Start
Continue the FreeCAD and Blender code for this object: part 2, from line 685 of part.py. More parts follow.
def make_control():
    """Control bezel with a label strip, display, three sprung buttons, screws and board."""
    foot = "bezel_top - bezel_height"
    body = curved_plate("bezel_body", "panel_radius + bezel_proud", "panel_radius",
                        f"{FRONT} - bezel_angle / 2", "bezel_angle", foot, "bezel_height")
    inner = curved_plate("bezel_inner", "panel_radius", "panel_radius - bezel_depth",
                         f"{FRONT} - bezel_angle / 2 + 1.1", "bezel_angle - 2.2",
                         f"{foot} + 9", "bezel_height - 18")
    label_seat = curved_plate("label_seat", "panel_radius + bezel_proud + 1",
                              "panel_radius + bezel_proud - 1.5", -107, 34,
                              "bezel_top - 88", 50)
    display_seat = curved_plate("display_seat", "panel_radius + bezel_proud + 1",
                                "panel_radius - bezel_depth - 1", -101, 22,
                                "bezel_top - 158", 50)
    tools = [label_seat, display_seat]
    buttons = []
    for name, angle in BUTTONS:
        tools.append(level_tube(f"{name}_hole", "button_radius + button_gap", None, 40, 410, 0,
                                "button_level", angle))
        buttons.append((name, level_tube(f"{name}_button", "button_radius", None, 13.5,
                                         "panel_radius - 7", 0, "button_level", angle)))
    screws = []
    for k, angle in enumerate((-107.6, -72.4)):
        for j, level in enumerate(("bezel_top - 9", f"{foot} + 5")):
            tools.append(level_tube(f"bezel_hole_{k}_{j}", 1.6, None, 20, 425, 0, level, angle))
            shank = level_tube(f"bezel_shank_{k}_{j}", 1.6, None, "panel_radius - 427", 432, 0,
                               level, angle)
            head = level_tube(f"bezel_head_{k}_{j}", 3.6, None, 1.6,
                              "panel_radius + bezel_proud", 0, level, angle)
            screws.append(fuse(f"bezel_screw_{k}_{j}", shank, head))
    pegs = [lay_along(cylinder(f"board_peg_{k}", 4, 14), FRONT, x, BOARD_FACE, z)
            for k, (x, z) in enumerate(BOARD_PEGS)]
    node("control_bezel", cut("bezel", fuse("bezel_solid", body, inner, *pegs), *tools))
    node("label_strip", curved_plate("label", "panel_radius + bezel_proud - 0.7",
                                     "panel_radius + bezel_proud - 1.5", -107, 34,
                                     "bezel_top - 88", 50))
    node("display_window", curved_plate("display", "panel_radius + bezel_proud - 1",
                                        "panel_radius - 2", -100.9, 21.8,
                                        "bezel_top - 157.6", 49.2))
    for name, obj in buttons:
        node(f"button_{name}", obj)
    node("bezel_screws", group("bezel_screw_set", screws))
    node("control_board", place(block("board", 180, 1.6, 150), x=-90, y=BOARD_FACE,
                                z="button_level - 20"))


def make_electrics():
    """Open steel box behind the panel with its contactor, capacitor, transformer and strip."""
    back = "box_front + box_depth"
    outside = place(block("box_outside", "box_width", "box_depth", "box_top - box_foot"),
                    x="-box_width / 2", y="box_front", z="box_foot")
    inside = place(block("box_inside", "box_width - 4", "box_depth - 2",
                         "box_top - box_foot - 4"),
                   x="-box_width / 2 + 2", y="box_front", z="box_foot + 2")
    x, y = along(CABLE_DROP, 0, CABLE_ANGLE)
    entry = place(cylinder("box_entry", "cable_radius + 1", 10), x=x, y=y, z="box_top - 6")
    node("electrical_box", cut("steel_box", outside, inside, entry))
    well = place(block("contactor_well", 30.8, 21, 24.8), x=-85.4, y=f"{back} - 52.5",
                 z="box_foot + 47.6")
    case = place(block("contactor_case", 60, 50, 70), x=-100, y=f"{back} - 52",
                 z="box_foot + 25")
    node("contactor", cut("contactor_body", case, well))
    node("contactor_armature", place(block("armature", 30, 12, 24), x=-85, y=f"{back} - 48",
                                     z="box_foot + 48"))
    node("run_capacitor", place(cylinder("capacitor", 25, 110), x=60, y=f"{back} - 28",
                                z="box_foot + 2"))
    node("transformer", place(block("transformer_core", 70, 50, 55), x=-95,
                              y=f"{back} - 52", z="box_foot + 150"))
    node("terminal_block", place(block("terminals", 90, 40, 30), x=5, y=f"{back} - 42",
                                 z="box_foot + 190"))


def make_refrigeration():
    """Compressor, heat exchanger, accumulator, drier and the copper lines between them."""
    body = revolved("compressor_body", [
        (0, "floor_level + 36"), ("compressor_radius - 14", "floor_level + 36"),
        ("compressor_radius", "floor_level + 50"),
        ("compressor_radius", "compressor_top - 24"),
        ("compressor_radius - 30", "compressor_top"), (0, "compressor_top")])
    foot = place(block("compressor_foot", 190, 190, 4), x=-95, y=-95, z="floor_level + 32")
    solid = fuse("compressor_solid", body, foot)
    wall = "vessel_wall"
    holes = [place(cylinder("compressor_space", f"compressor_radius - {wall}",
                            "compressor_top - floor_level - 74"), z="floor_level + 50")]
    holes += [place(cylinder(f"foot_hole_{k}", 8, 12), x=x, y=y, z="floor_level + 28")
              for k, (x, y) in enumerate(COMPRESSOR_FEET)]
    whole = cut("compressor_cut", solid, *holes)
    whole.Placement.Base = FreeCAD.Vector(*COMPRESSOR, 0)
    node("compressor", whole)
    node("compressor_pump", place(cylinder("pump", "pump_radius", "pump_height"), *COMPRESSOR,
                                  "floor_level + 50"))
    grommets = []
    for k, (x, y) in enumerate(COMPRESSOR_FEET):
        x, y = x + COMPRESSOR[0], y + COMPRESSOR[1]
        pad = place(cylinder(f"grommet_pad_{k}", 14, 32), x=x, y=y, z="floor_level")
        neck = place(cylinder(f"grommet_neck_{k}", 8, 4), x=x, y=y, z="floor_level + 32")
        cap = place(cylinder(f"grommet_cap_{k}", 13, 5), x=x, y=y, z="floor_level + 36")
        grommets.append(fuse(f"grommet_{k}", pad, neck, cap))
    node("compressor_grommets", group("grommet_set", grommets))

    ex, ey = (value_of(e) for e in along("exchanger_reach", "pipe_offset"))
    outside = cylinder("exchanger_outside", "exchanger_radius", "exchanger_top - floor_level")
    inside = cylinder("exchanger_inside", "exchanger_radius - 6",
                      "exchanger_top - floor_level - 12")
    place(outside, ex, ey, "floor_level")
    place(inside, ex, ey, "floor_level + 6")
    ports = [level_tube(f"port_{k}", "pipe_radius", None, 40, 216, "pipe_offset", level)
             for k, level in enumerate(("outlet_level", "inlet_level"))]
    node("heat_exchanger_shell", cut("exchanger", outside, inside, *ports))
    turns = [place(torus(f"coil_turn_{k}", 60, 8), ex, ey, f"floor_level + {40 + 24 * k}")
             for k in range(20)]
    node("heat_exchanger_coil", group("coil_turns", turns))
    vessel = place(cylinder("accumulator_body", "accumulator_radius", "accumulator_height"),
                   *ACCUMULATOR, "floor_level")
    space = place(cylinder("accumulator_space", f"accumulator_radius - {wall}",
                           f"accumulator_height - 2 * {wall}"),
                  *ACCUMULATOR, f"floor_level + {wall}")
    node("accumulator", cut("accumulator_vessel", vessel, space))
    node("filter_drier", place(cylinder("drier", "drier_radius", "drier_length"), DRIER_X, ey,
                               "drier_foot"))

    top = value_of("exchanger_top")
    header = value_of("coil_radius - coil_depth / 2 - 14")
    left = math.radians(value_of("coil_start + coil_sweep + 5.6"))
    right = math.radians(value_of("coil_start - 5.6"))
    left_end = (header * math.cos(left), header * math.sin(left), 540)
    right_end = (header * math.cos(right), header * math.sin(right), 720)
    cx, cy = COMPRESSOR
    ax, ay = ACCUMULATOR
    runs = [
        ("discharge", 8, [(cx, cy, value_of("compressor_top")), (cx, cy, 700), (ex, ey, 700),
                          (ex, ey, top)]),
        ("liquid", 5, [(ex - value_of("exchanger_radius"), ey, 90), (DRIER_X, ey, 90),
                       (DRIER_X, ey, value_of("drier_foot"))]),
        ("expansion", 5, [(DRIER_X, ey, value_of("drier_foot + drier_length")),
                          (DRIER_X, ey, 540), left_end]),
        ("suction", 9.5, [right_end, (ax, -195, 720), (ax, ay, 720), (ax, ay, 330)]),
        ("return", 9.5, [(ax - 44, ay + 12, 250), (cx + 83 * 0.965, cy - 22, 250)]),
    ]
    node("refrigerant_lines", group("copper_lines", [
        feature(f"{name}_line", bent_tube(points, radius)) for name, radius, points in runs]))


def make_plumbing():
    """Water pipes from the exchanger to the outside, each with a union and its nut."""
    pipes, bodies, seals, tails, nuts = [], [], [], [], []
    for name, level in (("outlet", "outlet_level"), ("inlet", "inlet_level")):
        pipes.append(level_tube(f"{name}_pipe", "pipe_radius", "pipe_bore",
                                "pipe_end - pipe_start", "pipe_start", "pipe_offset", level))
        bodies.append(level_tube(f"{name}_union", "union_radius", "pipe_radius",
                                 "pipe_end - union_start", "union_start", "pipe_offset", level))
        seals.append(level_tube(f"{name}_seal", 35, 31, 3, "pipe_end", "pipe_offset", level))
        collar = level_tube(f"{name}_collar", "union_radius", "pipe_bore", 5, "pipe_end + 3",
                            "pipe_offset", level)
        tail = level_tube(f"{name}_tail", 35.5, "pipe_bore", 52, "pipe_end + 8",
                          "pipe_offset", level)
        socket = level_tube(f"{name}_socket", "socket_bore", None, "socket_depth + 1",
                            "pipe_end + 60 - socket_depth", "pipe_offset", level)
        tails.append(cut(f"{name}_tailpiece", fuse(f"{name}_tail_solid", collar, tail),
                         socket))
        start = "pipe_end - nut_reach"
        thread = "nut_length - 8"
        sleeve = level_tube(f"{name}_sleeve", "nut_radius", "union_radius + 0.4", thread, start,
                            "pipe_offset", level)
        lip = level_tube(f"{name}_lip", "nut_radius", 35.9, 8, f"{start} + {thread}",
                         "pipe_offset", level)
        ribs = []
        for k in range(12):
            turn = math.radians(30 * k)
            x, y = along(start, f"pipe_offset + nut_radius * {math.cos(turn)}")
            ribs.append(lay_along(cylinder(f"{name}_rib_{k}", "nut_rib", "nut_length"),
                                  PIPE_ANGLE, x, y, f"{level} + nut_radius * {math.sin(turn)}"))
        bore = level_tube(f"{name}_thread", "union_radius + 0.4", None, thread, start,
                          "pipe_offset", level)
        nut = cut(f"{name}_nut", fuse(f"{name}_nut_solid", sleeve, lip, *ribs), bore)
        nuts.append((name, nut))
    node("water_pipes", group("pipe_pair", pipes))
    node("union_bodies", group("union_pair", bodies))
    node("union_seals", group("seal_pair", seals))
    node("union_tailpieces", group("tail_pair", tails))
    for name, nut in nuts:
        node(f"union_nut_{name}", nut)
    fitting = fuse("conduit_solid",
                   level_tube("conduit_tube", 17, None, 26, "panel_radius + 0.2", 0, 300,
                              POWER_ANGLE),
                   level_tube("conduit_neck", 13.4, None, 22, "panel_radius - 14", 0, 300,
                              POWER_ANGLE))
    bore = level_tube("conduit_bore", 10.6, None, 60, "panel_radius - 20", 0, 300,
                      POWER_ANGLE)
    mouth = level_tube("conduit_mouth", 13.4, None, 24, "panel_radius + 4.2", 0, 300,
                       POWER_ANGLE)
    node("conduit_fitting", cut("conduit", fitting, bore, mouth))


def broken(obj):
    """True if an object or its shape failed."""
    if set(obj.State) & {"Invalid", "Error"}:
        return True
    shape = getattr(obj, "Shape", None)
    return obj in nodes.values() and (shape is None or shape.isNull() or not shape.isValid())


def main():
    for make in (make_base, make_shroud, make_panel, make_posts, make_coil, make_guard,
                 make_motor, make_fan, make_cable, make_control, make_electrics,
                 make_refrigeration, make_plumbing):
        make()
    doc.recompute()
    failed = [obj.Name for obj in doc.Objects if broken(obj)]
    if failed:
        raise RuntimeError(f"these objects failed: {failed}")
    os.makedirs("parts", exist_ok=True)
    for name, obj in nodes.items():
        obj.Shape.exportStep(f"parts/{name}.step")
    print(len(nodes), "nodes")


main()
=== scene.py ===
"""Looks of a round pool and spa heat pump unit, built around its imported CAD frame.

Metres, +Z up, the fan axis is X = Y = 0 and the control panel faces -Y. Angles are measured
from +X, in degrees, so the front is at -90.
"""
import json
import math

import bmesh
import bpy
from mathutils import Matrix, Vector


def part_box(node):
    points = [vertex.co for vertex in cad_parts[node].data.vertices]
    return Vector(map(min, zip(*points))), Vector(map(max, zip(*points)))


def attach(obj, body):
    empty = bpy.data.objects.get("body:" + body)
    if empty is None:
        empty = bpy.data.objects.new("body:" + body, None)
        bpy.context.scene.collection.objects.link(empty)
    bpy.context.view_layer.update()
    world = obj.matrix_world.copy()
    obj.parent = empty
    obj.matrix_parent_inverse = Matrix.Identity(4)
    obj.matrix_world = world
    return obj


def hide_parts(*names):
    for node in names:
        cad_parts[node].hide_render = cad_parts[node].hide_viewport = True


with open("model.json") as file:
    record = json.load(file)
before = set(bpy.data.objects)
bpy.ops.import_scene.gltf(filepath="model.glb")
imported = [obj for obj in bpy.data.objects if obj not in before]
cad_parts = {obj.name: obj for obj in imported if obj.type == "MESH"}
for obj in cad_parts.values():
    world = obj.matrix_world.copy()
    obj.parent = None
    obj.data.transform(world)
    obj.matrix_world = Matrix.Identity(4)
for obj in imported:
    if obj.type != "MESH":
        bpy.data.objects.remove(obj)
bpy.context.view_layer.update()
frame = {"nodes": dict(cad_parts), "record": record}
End
| AIM OF THE EXERCISE |
In the listing above, locate the line containing "doc.recompute()" and the line containing "points = [vertex.co". Extract those two lines and every line between them, exactly as written, and only those.

| RESPONSE BELOW |
    doc.recompute()
    failed = [obj.Name for obj in doc.Objects if broken(obj)]
    if failed:
        raise RuntimeError(f"these objects failed: {failed}")
    os.makedirs("parts", exist_ok=True)
    for name, obj in nodes.items():
        obj.Shape.exportStep(f"parts/{name}.step")
    print(len(nodes), "nodes")


main()
=== scene.py ===
"""Looks of a round pool and spa heat pump unit, built around its imported CAD frame.

Metres, +Z up, the fan axis is X = Y = 0 and the control panel faces -Y. Angles are measured
from +X, in degrees, so the front is at -90.
"""
import json
import math

import bmesh
import bpy
from mathutils import Matrix, Vector


def part_box(node):
    points = [vertex.co for vertex in cad_parts[node].data.vertices]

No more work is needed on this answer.